Recorded information:
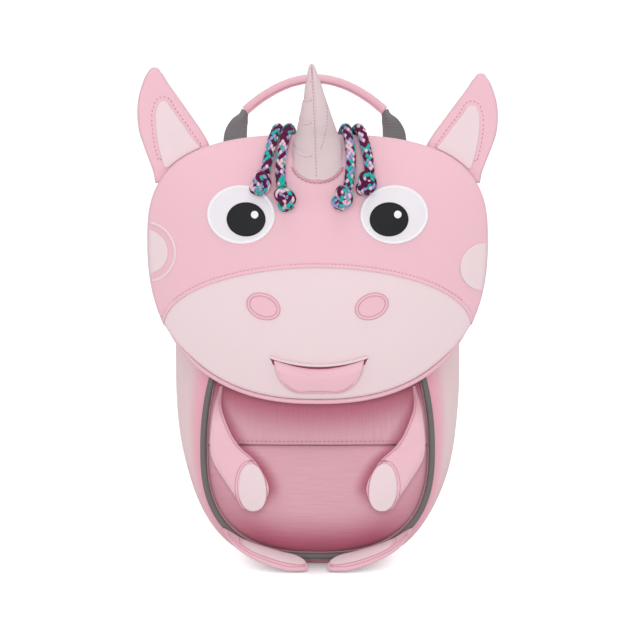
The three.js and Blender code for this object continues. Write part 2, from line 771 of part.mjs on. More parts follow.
// Horn: a stuffed cone whose foot follows the brow and whose sections soon turn level
function buildHorn() {
  const footTop = hornFoot + 1.5 * hornHalfWidth;
  const footMiddle = (hornFoot + footTop) / 2;
  const rings = hornRows.map(({ rise, half, lean, level }) => {
    const centreZ = mix(footMiddle, hornFoot + hornHeight, rise);
    const reach = half * hornHalfWidth;
    const tall = mix((footTop - hornFoot) / 2, 0, level) * half;
    return Array.from({ length: 14 }, (_, i) => {
      const angle = (2 * Math.PI * i) / 14;
      const x = hornLean * lean + reach * Math.cos(angle);
      const z = centreZ + tall * Math.sin(angle);
      const seatY = faceY(x, z) - hornSeat;
      const levelY = faceY(0, footMiddle) - hornSeat + hornDepth * reach * Math.sin(angle);
      return new THREE.Vector3(x, mix(seatY, levelY, level), z);
    });
  });
  for (const share of [0.5, 0]) {
    rings.unshift(rings.at(share ? 0 : 1).map((p) => {
      const [x, z] = [p.x * share, mix(footMiddle, p.z, share)];
      return new THREE.Vector3(x, faceY(x, z) - hornSeat, z);
    }));
  }
  add('horn', loft(rings), colours.hornCloth);
}

function buildHandle() {
  const span = handleHalfSpan;
  const rise = handleTop - handleFoot;
  const points = Array.from({ length: 9 }, (_, i) => {
    const share = mix(-1, 1, i / 8);
    const z = handleFoot + rise * (1 - Math.abs(share) ** handleFlatness);
    return new THREE.Vector3(share * span, handleY, z);
  });
  add('handle_sleeve', tube(points, handleThick, 20), colours.pinkCloth);
  for (const [side, sign] of [['left', -1], ['right', 1]]) {
    const top = new THREE.Vector3(sign * (span + 4 * seam), handleY, handleFoot - sleeveGap);
    const footZ = hoodTopZ(tabX - tabWidth / 2, handleY) + 4 * seam;
    const foot = new THREE.Vector3(sign * tabX, handleY, footZ + sleeveGap);
    const rows = [0, 0.25, 0.5, 0.75, 1].map((share) => {
      const p = top.clone().lerp(foot, share);
      p.x -= sign * tabSweep * Math.sin(Math.PI * share);
      return p;
    });
    const widths = [0.42, 0.78, 1, 1, 1];
    add(`handle_webbing_${side}`, sweep(rows, flatSection(tabWidth, tabThick), { widths }), colours.greyWeb);
  }
}

// Arms lie on the pocket, from the side seam to the hand
function buildArms() {
  for (const [side, sign] of [['left', -1], ['right', 1]]) {
    const rows = armRows.map(({ rise, outer, inner }) => ({
      z: mix(armLow, armHigh, rise), left: sign * outer * armOut, right: sign * inner * armOut,
    }));
    const back = (x, z) => (z < pocketTop ? pocketY(x, z) : panelY(x, z)) - armOff;
    const front = (x, z) => back(x, z) - armThick;
    add(`arm_${side}`, leaf(rows, 4, front, back), colours.pinkCloth);
    const hand = oval(sign * handX, handZ, handHalfWidth, handHalfHeight, 16, sign * handTurn);
    const patchBack = (x, z) => front(x, z) - 2 * seam;
    const patchFront = (x, z) => patchBack(x, z) - patchThick;
    add(`hand_patch_${side}`, pad(hand.points, hand.centre, 2, patchFront, patchBack), colours.paleCloth);
  }
}

// Feet: leaf-shaped flaps that fall forward from the bag's lower front corners to the floor
function buildFeet() {
  const rootY = bagFront - pipingWidth - 2 * seam;
  for (const [side, sign] of [['left', -1], ['right', 1]]) {
    const edge = ({ along, height, forward, fall }, share, lift) => {
      const x = sign * mix(footOut, footTip, along);
      const rearZ = footRootZ * height;
      const y = rootY - footForward * mix(0.12 * along, forward, share);
      return new THREE.Vector3(x, y, Math.max(footThick * 0.12, rearZ * mix(1, 1 - fall, share)) + lift);
    };
    const grid = (table, lift, from, to) =>
      table.map((row) => [0, 0.25, 0.5, 0.75, 1].map((share) => edge(row, mix(from, to, share), lift)));
    add(`foot_${side}`, sheet(grid(footRows, footThick, 0, 1), grid(footRows, 0, 0, 1)), colours.pinkCloth);
    const inner = footRows.slice(1, -1);
    const low = footThick + 2 * seam;
    add(`foot_patch_${side}`, sheet(grid(inner, low + patchThick, 0.15, 0.85), grid(inner, low, 0.15, 0.85)),
      colours.paleCloth);
  }
}

function buildMane() {
  const names = Object.keys(maneRoutes);
  names.forEach((name, i) => {
    const points = maneRoutes[name].map((p) => new THREE.Vector3(...p));
    add(name, tube(points, cordWidth, 16), colours.cordMix);
    const end = points.at(-1);
    const before = points.at(-2);
    const along = end.clone().sub(before).normalize();
    const start = end.clone().addScaledVector(along, seam);
    const tail = knotTails[name];
    const tailY = faceY(tail.x, tail.z) - knotStand * knotWidth;
    const axis = new THREE.Vector3(tail.x, tailY, tail.z).sub(start).normalize();
    const profile = knotRows.map(({ half, along: share }) =>
      new THREE.Vector2((half * knotWidth) / 2, share * knotLength));
    const knot = cleaned(new THREE.LatheGeometry(profile, 10));
    knot.applyQuaternion(new THREE.Quaternion().setFromUnitVectors(yAxis, axis));
    knot.translate(start.x, start.y, start.z);
    add(`mane_knot_${i + 1}`, knot, colours.cordMix);
  });
}

// Shoulder straps: padded from the back panel's top, webbing with a slider down to its lower corners
function buildStraps() {
  const rest = padBack + seam + strapThick / 2;
  for (const [side, sign] of [['left', -1], ['right', 1]]) {
    const points = Array.from({ length: 11 }, (_, i) => {
      const share = i / 10;
      const x = mix(strapTopX, strapEndX, Math.sin((Math.PI / 2) * share));
      const y = rest + strapBow * Math.sin(Math.PI * Math.min(1, share * 0.92 + 0.08) ** 1.1) ** 0.8;
      return new THREE.Vector3(sign * x, i === 0 ? rest : y, mix(strapTopZ, strapEndZ, share));
    });
    const section = ovalSection(strapWidth / 2, strapThick / 2, 8);
    add(`shoulder_strap_${side}`, sweep(points, section), colours.pinkCloth);
    const end = points.at(-1);
    const sliderTop = end.z - 0.3 * strapThick - seam;
    const frame = manifoldOf(block(-sliderWidth / 2, sliderWidth / 2, -sliderThick / 2, sliderThick / 2,
      -sliderHeight, 0));
    const slot = webWidth / 2 + seam;
    const [slotLow, slotHigh] = [-0.8 * sliderHeight, -0.2 * sliderHeight];
    const hole = manifoldOf(block(-slot, slot, -sliderThick, sliderThick, slotLow, slotHigh));
    const slider = geometryOf(frame.subtract(hole));
    slider.translate(end.x, end.y, sliderTop);
    add(`strap_slider_${side}`, slider, colours.greyWeb, 0.5);
    const webTop = sliderTop - sliderHeight - 5 * seam;
    const anchorY = padBack + seam + webThick / 2;
    const web = [0, 0.3, 0.6, 0.85, 1].map((share) => {
      const y = mix(end.y, anchorY, Math.sin((Math.PI / 2) * share));
      return new THREE.Vector3(end.x - sign * webLean * share, y, mix(webTop, webEndZ, share));
    });
    add(`strap_webbing_${side}`, sweep(web, flatSection(webWidth, webThick)), colours.greyWeb);
  }
}

add('bag_body', bagShell(), colours.sideCloth);
buildFront();
buildBack();
buildHead();
buildHood();
buildFace();
buildEars();
buildHorn();
buildHandle();
buildArms();
buildFeet();
buildMane();
buildStraps();

export default bag;
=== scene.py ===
import json
import math

import bpy
from mathutils import Matrix, Vector, kdtree, noise

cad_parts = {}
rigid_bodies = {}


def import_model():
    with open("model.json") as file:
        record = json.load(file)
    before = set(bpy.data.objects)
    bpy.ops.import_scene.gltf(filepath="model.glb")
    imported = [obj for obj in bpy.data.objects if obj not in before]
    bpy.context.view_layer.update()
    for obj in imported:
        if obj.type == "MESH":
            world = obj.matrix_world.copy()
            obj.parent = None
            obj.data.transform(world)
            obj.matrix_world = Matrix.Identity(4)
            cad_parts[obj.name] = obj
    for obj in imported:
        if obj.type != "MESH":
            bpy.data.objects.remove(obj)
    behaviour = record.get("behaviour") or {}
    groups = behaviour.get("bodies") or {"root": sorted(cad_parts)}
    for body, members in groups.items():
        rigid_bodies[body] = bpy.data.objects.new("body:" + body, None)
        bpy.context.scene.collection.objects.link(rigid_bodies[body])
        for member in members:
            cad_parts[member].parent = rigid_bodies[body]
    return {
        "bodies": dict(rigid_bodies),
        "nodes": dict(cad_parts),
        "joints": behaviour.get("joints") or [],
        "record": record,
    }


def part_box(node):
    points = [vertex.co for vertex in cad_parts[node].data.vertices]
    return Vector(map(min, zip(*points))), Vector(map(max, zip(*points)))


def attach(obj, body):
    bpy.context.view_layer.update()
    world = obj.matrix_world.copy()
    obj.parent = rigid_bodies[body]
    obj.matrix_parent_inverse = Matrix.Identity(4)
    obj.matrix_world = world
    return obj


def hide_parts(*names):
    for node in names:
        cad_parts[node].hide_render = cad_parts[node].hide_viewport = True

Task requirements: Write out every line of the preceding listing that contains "dict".

Exercise output:
        "bodies": dict(rigid_bodies),
        "nodes": dict(cad_parts),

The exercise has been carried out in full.